The Sixers, frankly, neither played or thought hard. But where I disagree with Harden and the rest of the group is that this game's issues did not start on defense. You can't realistically hope to play good defense with this personnel if you are constantly playing in a state of transition, running after turning the ball over or running after missing a shot. Shooting the ball well and scoring has led directly to their best defensive sequences in this series, and poor ball security and poor shooting have led to the opposite.

On Thursday evening, the Sixers will be faced with a win-or-stay-home opportunity that is strikingly similar to their 2019 Game 6 against the Raptors. They came off of a horrid Game 5 beatdown north of the border three years ago and rolled the Raptors in the following matchup, coasting to a double-digit victory that leaned toward blowout for a lot of the night. It is a reminder of how meaningless game-to-game results and performances can be in the playoffs, even in series played at a high level. Regroup, go home, and live to fight another day.

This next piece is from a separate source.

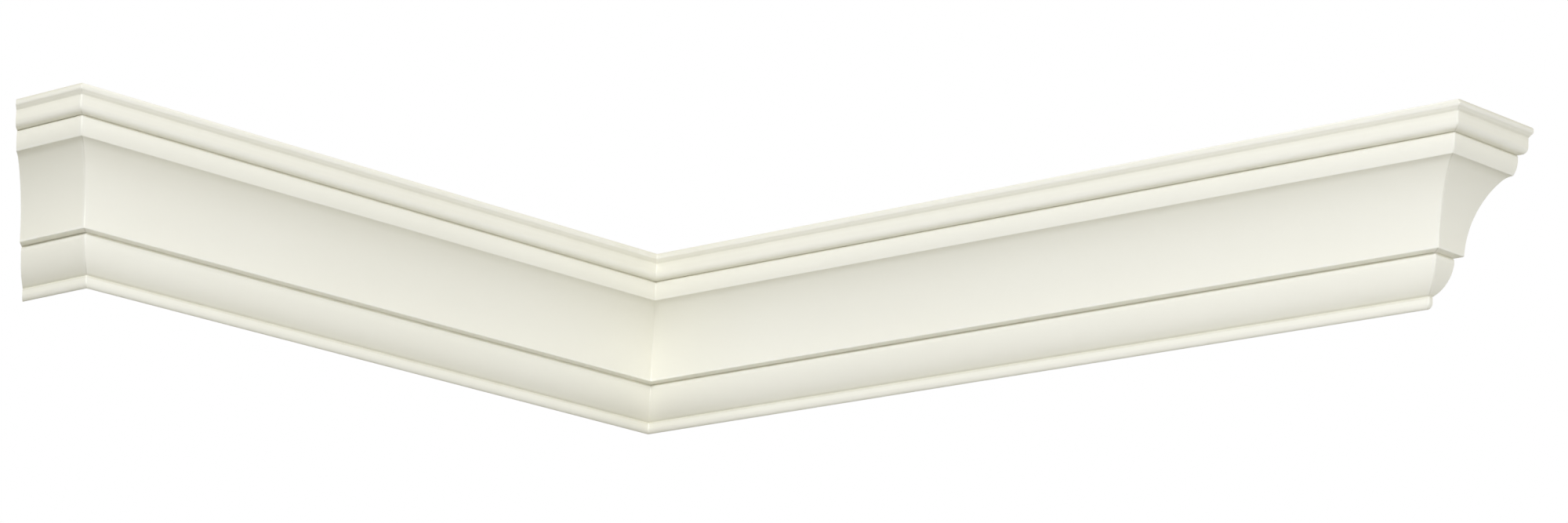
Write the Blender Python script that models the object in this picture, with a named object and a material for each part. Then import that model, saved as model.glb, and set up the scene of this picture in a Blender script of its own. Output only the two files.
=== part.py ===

Unfortunately, Philadelphia's best player in that game three years ago was Jimmy Butler, the guy currently kicking their ass every which way. And Embiid, with as many strides as he has taken in the three years since that series concluded, is at the mercy of much more than poor entry passing, pressure defense, and whether Georges Niang has a pulse. He's locked in a fight with his own body, and his ability to ignore and persevere as it tells him he probably ought to be hanging out at home, letting his body rest and recover.

He will be afforded no such luxury until this season, this strange and somehow perfectly Sixers season finally comes to a close. He knows that. And so the big man must do what seems impossible right now — find a way.

"There's a lot going on, sometimes your body and whatever that's going on, as you know, just won't allow you to just be yourself," Embiid said Tuesday. "In those moments, you just got to keep pushing, hope for the best. At this point, it's all about just being there and just keep pushing."